Othello and Three Main Questions Asked in the Play
As William Shakespeare’s only truly Aristotelian tragedy, Othello has no subplot or comic relief, and, when originally performed, had little spectacle in the way of the set or action. The absence of these distractions leave the themes of the play defined and apparent. The story of Othello’s fall from grace can show the audience three main ideas, how jealousy has disastrous consequences, how innocence is little protection against these consequences, and how revenge can harm those who seek it. These themes are shown through the characterization and action.
Othello shows the audience the detrimental effects of jealousy through the actions of Othello himself. He is jealous of his lieutenant, Cassio, because Othello has been led to believe that his wife, Desdemona, is having an affair with Cassio, thus making him incredibly jealous. This jealousy creates a breach of trust between Othello and his once loyal lieutenant. Othello wishes to kill Cassio and uses devious methods in order to gain information from Cassio. In Act 4 Scene 1, Othello hides while Iago pretends to talk to Cassio about Desdemona and then the two plot Cassio’s murder. However, destruction of loyalty is only one of the horrid results of envy, as Shakespeare shows his audience. Othello’s raging jealousy eventually inhibits his clear thinking. Through his manipulation, Iago causes Othello’s uncontrollable emotions, and thereby rules Othello’s actions. At one point, he becomes so consumed with his emotions that he goes into a seizure. It is almost Othello’s own fault that Iago has such an easy time manipulating him, because Othello never seeks another character’s story or opinion on Iago’s information. Iago states, “I told him what I thought, and told no more than what he found himself was apt and true,” (Act 5, Scene2). Othello gets all his information and proof from Iago’s suggestions and even goes so far as to dub him “honest Iago,” an irony and outright misplacement of trust that eventually costs Othello his life and the life of his wife. He kills Desdemona without ever hearing her side of the story. This shows that Othello’s jealousy created distrust and loss of rational thinking, which led to murder.

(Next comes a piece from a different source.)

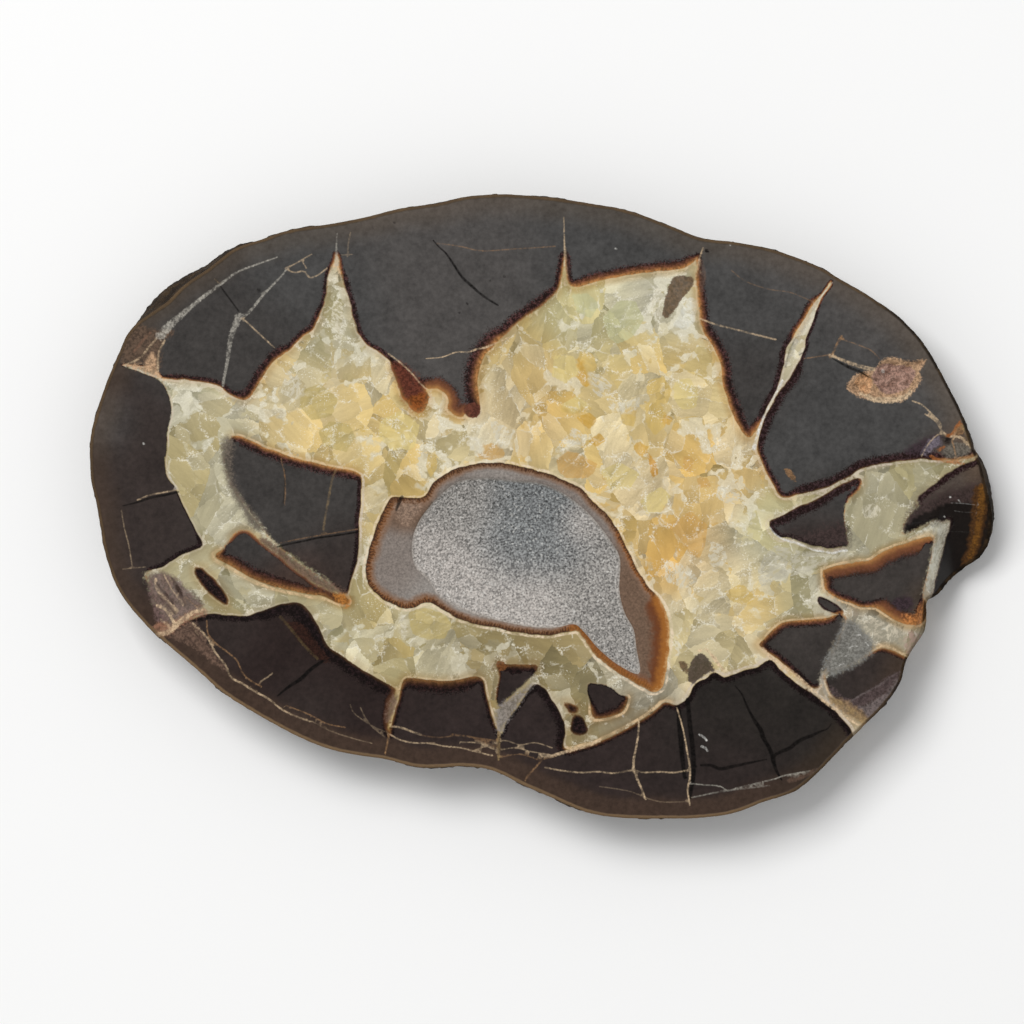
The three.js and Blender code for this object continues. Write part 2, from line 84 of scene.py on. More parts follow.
# Edges between mudstone and calcite. Each stretch of an outline has the width of its dark rim, the
# orange share of that width, the width of the cream line beside it, and how far the edge is blurred.
cavityOutline = [
    (0.25, 0.6, 0.45, 0, [(-57.7, 19.5), (-55.1, 19.2), (-52.9, 18.7), (-52.2, 17.7)]),
    (0.7, 0.25, 0.3, 0, [(-51.6, 17.5), (-49.6, 17.4), (-47.5, 17.2), (-45.5, 16.8), (-44.1, 16.4),
      (-43, 15.5)]),
    (1.2, 0.3, 0.15, 0, [(-41.9, 14.9), (-40.8, 14.6), (-40, 15.1), (-39.3, 16.2), (-38.4, 17.6),
      (-37.5, 19), (-36.6, 20.1)]),
    (0.8, 0.35, 0.2, 0, [(-34.8, 21.4), (-33.6, 22.5), (-32.5, 23.6), (-31.4, 24.3), (-30.8, 25.4)]),
    (0.55, 0.15, 0.12, 0.15, [(-30.4, 26.5), (-30, 27.6), (-29.6, 29), (-29.5, 30.3), (-29.3, 31.7)]),
    (0.5, 0.7, 0.4, 0.2, [(-28.9, 32.8), (-28.5, 33.7), (-28.2, 34.7), (-28, 33.8)]),
    (0.75, 0.12, 0.1, 0.15, [(-27.5, 31.7), (-26.7, 29), (-26, 26.2)]),
    (0.6, 0.2, 0.25, 0, [(-25.3, 23.9), (-23.8, 22), (-22.7, 21.4), (-21.5, 20.6), (-20.8, 19.8)]),
    (2.2, 0.35, 0.2, 0, [(-20.7, 19), (-20.4, 18.3), (-20, 17.2), (-19.6, 16.2), (-19.2, 15.1),
      (-18.6, 14.3)]),
    (2.2, 0.6, 0.1, 0, [(-18.1, 13.5), (-17.4, 12.9), (-16.6, 12.9), (-16, 13.5)]),
    (1.6, 0.35, 0.3, 0, [(-15.6, 14.2), (-15.5, 15), (-15.8, 15.7)]),
    (1.5, 0.8, 0.35, 0, [(-16.2, 16.2), (-15.1, 16.1), (-14.4, 16.2), (-13.6, 15.7), (-13, 15.1),
      (-12.7, 14.3), (-13, 13.6), (-12.5, 12.9), (-11.6, 12.4), (-10.8, 12.4), (-10.5, 12.8)]),
    (1.5, 0.08, 0.15, 0, [(-10.1, 12.3), (-9.5, 12.1), (-8.8, 12.4), (-8.4, 13.1), (-8.5, 13.8)]),
    (1.9, 0.45, 0.15, 0, [(-8.6, 14.3), (-8.6, 15.1), (-8.8, 16.6), (-8.6, 18.7), (-8.1, 20.2),
      (-7.3, 21.4)]),
    (1.3, 0.22, 0.1, 0.15, [(-5.1, 23.5), (-3, 25.5), (-1.6, 26.4), (0.5, 28)]),
    (0.8, 0.35, 0.15, 0.1, [(2.1, 29.5), (2.5, 30.8), (2.8, 32), (3, 33.2), (3.1, 34.3), (3.2, 33.4)]),
    (0.7, 0.4, 0.15, 0.1, [(3.3, 32.1), (3.5, 31)]),
    (1.25, 0.62, 0.2, 0, [(3.8, 30.3), (5.2, 30.2), (7.9, 31), (10, 31.4), (12.1, 31.8), (14.1, 32.1),
      (16.2, 32.3), (18.2, 32.5), (19.6, 32.8), (20.5, 33.4)]),
    (0.6, 0.5, 0.3, 0.2, [(21.2, 33.9), (21.4, 34.4), (21.4, 33.5)]),
    (1.1, 0.6, 0.2, 0.15, [(21.2, 32.1), (21.2, 30.5), (21.5, 27.9)]),
    (1.35, 0.4, 0.18, 0, [(22.1, 24.2), (23.4, 22), (24.5, 19.7), (24.9, 16.6), (25.8, 13.9), (26.7, 11.6),
      (27.4, 10.3)]),
    (0.9, 0.7, 0.2, 0, [(28.4, 9.4), (29, 10.1)]),
    (0.75, 0.05, 0.25, 0, [(30.2, 11.8), (31.1, 14), (32.1, 15.8), (32.7, 17.5), (33.2, 19.4),
      (33.5, 21.4)]),
    (0.75, 0.6, 0.3, 0, [(34.6, 23.5), (35.8, 25.3), (36.8, 27.2)]),
    (0.3, 0.6, 0.2, 0, [(38, 28.6), (38.9, 29.8), (39.7, 30.9), (39.9, 30.8), (39, 29.5)]),
    (0.45, 0.05, 0.2, 0, [(37.7, 27.3), (37.1, 25.3), (36.2, 23.1), (35.9, 21.3)]),
    (1.1, 0.02, 0.25, 0, [(35, 19.4), (33.8, 17.3), (32.5, 15.7), (31.5, 13.9), (30.5, 12), (29.9, 10.2)]),
    (0.75, 0.3, 0.35, 0, [(29.5, 8.3), (30.1, 6.1), (31, 4.3), (32.6, 1.6), (33.4, 1.2)]),
    (1.15, 0.05, 0.4, 0, [(35.3, 1.7), (38.1, 2.4), (40.1, 3.1), (42.2, 4.2), (43.6, 5.1), (46.3, 5.8),
      (49, 6.2), (51.8, 6.5)]),
    (0.7, 0.4, 0.35, 0.1, [(54.5, 6.4), (57.3, 6.5), (59.3, 6.9), (60.8, 7.5)]),
    (0.85, 0, 0.05, 0.12, [(60.7, 7.1), (57.8, 5.8), (56.2, 4.9), (54.9, 4), (53.3, 2.7), (52.1, 1.7),
      (51.5, 1.2)]),
    (0.4, 0, 0.1, 0.5, [(51.5, 0.6), (51.9, 0.3), (51.5, -0.2), (50.7, -1), (50.1, -1.8), (49.6, -2.8),
      (49.5, -3.4), (49.9, -3.8), (51.1, -3.1), (52.5, -2.5), (53.8, -1.8)]),
    (0.5, 0, 0.25, 0.15, [(54.9, -2.1), (55.6, -2), (56.3, -2), (56, -3.5), (55.6, -5.3), (55.1, -7.1),
      (54.5, -9.4), (54, -12), (53.7, -13.6)]),
    (0.1, 0, 0, 0, [(55.9, -18.3), (53.2, -22.4)]),
    (0.8, 0.75, 0.3, 0, [(50.3, -20.9), (49, -20.2), (47.7, -19.6), (46.6, -19.4), (45.5, -19.9)]),
    (0.2, 0.2, 0, 0.8, [(44.4, -20.6), (42.9, -21.4), (41.5, -22.1), (40.3, -22.5), (39.3, -22.7)]),
    (0.3, 0.7, 0.4, 0.2, [(38.9, -23.5), (39.2, -24.9), (39.9, -26), (41.1, -27.1), (42.2, -27.6),
      (43.6, -28.7), (44.7, -29.8), (45.5, -31.7)]),
    (0.9, 0.04, 0.5, 0, [(43, -31.7), (42.2, -30.3), (41.5, -29.5), (39.6, -27.4), (36.8, -25.5),
      (34.1, -23.6), (32.7, -22.3), (31.5, -21.1)]),
    (0.8, 0.04, 0.6, 0, [(30.7, -21.3), (29.5, -22), (27.8, -22.5), (26, -23.1), (24.9, -23.4), (24, -22.8),
      (23.2, -22.9), (22.6, -23.5), (21.6, -24), (20.8, -24.6), (20.3, -25.7), (19.6, -26.6),
      (18.5, -27.3)]),
    (0.6, 0.55, 0.6, 0, [(17.8, -27.1), (17.1, -26.8), (16.7, -26.9), (15.8, -27.7), (14.8, -28.6),
      (13.4, -29.4), (12.1, -30.2), (10.7, -30.9), (9.3, -31.6), (7.9, -32.3), (6.6, -32.8), (5.2, -33.1),
      (3.8, -33.5)]),
    (1.1, 0.04, 0.2, 0, [(3, -33.2), (3, -32.3), (3.2, -31.3), (3, -29.5), (2.5, -28.3), (1.9, -27.2),
      (1.2, -26.2), (0.5, -25.1), (-0.1, -24.6), (-1, -24.3)]),
    (0.5, 0, 0.15, 0.1, [(-1.9, -25.1), (-2.7, -26.5), (-3.7, -27.9), (-4.7, -29.2), (-5.3, -30.6),
      (-5.8, -31.4)]),
    (0.6, 0.3, 0.3, 0, [(-6.2, -30.6), (-6.8, -28.6), (-7.4, -26.5), (-7.8, -24.9), (-8.1, -23.8)]),
    (1.7, 0.45, 0.2, 0, [(-8.5, -23.4), (-9.3, -23.2), (-10.5, -23.5), (-11.9, -23.8), (-13.8, -23.9),
      (-15.3, -23.8), (-16.7, -23.6), (-18.4, -23.5), (-18.9, -23.6)]),
    (0.6, 0.45, 0.3, 0, [(-19.3, -24.6), (-19.7, -26.5), (-20.3, -28.6), (-20.7, -30.3), (-20.9, -31.4)]),
    (0.9, 0.75, 0.15, 0.1, [(-21.1, -30.3), (-21, -28.7), (-20.8, -27.2), (-20.4, -26.1), (-20, -25.3)]),
    (1.6, 0.12, 0.08, 0, [(-20.5, -24.6), (-21.5, -24.2), (-23.6, -23), (-25.6, -21.7), (-27.4, -20.5)]),
    (2.4, 0.05, 0.12, 0, [(-29.2, -19.3), (-30.1, -17.7), (-31.2, -15.5), (-32.1, -14.2), (-33, -13.4)]),
    (1.5, 0.04, 0.15, 0, [(-34.5, -13.2), (-35.5, -13.4), (-36.6, -13.6)]),
    (0.8, 0.04, 0.2, 0, [(-38.9, -14.5), (-40.8, -15), (-43.2, -14.9), (-46, -14.7)]),
    (0.3, 0.6, 0.5, 0.2, [(-47.9, -15.3), (-49.3, -16), (-50.7, -16.8), (-51.9, -17.5), (-53.3, -18.3)]),
    (0.25, 0.5, 0.1, 0.8, [(-52.9, -17.2), (-51.5, -16.2), (-52.3, -14.5), (-53.3, -12.5), (-53.8, -10.8),
      (-54.4, -9.4)]),
    (0.6, 0.02, 0.2, 0, [(-53.7, -8.8), (-51.8, -8.2), (-49.9, -6.9), (-47.9, -6), (-46.6, -5.5)]),
    (0.2, 0.02, 0.2, 0, [(-47.1, -3.9), (-48.2, -1.8), (-49.2, 0.2), (-49.9, 1.8)]),
    (0.12, 0.05, 0.25, 0.1, [(-50.1, 2.5), (-51.2, 3.6), (-51.7, 5.7), (-51.5, 7.7), (-51.4, 10.2),
      (-50.8, 13.1), (-51.2, 15.1), (-51.9, 16.6), (-52.7, 17.5), (-53.7, 17.9), (-55.8, 18.7)]),
]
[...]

Throughout the play, Desdemona evolves as the unsuspecting ingénue, the ultimate victim who is unjustly punished. Through her, Shakespeare shows his audience that innocence in no protection against evil. Even in his anger with her, Othello calls Desdemona “a fine woman, a fair woman, a sweet woman!” (Act 4, Scene 1). She is often associated with the color white, in contrast to Othello’s association with black, as Iago proclaims to Desdemona’s father, “?an old, black ram is tupping your white ewe,” (Act 1, Scene 1). Purity and innocence are often symbolized through the color white. She is not guilty of Othello and Iago’s accusations, as Emilia told Othello, “O, she was heavenly true!” (Act 5, Scene 2). Therefore, Desdemona is portrayed as pure and innocent. Nevertheless, in spite of her righteousness, she is still murdered by Othello in the end for the crimes that she did not do, as Emilia shows Othello, “?thou hast killed the sweetest innocent that e’er did lift up eye,” (Act 5, Scene 2). Even as she dies, she tries to remove Othello from the blame, for when asked who has hurt her, she replies, “Nobody. I myself. Farewell,” (Act 5, Scene 2).
Both of the main male characters in Othello seek revenge for their “wrongs,” and, through their fate, Shakespeare shows how revenge bounces back to hurt those who seek it. Iago, who feels he’s much better qualified, is offended by Othello’s appointment of Cassio as his lieutenant instead of himself. Therefore, he seeks his revenge by manipulating Othello into thinking that Cassio is having a romantic relationship with Desdemona. Iago eventually gains the lieutenant status he had wished for, but the play doesn’t stop there. Iago’s plan becomes more complicated and begins to get out of his control as other, unexpected factors come into play, such as the handkerchief and Othello’s murder plot for Cassio and Desdemona. Ironically, the woman Iago least expected and always underestimated, his wife, Emilia, unveils his plot, “You have done well, that men must lay their murders on your neck,” (Act 5 Scene 2). He is stabbed by Othello and loses everything for which he worked. Othello also seeks revenge on his wife for her supposed disloyalty. In doing so, he kills her. When Emilia shows him his mistake, he stabs himself and dies beside his slain wife, “No way but this, killing myself, to die upon a kiss,” (Act 5, Scene 2). Both Othello and Iago are punished for their vengeful plots in the end.
In sum, Shakespeare’s Othello has three major themes intertwined into the fabric of the play; jealousy has horrible consequences, innocence is no protection against evil, and revenge hurts those who seek it. These themes are taught through Othello’s character flaw and his resulting downfall.